Stated problem
How many lines of the data include the string "return"? State the number and nothing else.

Information shown
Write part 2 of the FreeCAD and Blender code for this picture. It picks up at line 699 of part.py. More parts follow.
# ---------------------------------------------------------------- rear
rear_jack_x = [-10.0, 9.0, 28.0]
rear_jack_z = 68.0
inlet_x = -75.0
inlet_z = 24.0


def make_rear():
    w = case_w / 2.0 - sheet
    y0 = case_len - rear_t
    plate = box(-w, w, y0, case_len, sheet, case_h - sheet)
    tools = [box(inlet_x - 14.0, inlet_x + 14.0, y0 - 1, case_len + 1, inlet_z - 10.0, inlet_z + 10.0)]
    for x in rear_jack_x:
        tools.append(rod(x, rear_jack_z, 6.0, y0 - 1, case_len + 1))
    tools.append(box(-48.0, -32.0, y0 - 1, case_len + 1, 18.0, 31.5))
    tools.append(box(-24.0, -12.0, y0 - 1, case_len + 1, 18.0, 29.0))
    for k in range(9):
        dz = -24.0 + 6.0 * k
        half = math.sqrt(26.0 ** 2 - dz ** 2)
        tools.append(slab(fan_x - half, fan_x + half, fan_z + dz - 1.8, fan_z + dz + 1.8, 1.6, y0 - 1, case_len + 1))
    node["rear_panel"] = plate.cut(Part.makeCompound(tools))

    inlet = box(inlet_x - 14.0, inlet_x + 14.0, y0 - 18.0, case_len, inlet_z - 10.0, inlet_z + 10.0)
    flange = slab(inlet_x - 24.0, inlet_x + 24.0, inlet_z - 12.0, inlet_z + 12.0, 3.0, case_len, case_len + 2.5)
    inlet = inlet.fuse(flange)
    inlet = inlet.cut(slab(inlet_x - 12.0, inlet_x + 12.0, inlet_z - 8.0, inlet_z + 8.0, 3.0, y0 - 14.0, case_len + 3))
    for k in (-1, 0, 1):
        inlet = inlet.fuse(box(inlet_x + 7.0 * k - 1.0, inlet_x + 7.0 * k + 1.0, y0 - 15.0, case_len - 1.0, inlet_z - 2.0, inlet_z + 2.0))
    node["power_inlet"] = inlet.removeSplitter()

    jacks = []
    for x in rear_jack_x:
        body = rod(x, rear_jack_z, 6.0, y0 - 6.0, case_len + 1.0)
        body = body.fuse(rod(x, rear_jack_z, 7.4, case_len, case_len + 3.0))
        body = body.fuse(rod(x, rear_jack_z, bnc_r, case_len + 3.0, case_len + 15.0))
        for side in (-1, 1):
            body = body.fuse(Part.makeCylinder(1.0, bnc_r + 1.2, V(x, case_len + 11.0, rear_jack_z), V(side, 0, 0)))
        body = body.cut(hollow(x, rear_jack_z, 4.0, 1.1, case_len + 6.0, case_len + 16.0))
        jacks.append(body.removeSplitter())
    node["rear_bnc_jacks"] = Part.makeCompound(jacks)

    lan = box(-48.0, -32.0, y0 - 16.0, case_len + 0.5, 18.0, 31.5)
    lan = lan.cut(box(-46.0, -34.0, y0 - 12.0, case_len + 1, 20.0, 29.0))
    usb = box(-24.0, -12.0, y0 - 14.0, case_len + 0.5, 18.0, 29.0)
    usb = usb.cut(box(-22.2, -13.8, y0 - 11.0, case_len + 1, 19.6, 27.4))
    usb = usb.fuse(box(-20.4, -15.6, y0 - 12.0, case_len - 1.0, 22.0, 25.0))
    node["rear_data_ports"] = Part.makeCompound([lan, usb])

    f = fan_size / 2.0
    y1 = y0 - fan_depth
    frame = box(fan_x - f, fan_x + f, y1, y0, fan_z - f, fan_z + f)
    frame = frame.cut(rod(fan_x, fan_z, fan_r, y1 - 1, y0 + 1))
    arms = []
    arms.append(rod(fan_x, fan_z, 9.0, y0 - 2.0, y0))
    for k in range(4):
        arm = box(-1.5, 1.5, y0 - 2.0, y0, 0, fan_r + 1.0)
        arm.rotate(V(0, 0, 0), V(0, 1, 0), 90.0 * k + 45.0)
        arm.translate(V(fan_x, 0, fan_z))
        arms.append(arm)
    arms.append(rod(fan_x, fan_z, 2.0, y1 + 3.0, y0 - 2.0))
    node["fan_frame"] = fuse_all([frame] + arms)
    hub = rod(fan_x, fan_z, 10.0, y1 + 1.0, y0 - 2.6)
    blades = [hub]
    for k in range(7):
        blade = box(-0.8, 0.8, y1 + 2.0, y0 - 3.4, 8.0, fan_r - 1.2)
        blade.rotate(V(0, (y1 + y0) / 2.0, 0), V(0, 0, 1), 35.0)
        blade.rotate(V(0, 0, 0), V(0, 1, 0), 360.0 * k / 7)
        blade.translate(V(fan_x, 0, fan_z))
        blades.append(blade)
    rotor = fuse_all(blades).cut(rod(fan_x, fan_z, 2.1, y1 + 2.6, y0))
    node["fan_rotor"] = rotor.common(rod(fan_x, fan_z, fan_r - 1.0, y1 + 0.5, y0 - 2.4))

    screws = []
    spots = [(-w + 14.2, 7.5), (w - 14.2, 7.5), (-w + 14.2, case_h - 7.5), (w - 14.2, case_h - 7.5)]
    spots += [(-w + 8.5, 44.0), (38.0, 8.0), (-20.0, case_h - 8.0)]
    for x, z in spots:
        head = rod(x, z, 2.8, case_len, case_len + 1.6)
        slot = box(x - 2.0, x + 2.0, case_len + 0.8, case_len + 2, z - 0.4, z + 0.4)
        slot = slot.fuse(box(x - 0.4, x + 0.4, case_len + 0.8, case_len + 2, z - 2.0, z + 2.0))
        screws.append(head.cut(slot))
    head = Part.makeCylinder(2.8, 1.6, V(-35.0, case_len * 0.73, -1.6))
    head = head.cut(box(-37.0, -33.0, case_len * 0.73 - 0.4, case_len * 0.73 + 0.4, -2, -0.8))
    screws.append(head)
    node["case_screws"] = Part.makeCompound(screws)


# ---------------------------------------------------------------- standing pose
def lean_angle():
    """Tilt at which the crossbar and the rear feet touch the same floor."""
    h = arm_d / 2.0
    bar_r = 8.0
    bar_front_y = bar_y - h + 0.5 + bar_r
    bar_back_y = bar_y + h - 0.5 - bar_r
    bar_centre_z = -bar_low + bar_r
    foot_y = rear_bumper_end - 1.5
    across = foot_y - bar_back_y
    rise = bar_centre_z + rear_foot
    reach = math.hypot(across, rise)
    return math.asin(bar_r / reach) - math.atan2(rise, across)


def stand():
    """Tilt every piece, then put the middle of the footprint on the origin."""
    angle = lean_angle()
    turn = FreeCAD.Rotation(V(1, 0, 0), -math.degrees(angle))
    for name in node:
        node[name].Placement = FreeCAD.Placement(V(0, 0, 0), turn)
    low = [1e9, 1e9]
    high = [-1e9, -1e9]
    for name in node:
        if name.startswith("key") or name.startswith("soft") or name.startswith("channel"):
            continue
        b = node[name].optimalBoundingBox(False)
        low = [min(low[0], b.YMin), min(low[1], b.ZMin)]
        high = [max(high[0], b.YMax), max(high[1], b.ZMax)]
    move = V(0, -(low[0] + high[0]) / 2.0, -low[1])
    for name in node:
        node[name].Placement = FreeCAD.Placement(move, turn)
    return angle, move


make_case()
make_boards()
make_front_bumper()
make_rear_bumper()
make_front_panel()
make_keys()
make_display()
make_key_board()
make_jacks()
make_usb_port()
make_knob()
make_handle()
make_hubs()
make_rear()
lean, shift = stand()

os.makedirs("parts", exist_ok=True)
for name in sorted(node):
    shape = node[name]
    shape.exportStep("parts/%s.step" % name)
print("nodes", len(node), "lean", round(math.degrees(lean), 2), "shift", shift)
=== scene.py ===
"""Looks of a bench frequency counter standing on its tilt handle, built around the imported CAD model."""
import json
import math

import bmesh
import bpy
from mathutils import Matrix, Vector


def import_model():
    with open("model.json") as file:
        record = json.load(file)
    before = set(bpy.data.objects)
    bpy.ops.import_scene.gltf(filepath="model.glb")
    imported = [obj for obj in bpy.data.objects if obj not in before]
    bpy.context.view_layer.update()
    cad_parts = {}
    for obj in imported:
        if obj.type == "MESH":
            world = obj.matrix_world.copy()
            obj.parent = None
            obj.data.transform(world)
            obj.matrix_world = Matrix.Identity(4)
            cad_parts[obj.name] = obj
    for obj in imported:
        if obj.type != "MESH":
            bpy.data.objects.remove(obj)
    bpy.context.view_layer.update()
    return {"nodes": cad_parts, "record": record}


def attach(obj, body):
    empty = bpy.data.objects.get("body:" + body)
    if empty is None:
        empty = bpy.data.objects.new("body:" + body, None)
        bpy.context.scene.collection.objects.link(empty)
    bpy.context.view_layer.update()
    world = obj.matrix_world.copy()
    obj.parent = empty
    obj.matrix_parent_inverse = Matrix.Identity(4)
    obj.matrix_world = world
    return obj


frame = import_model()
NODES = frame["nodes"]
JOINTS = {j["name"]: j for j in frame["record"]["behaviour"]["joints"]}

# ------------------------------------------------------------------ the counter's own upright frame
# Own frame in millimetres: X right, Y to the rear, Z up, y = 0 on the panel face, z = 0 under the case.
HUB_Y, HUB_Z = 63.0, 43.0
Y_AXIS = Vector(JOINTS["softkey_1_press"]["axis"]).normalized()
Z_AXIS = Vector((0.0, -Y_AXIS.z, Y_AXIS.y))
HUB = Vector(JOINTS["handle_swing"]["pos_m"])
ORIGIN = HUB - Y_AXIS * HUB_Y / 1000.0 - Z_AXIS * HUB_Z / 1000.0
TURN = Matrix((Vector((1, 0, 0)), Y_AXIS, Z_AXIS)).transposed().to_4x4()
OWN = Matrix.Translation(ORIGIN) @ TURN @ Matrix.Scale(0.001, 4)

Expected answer
4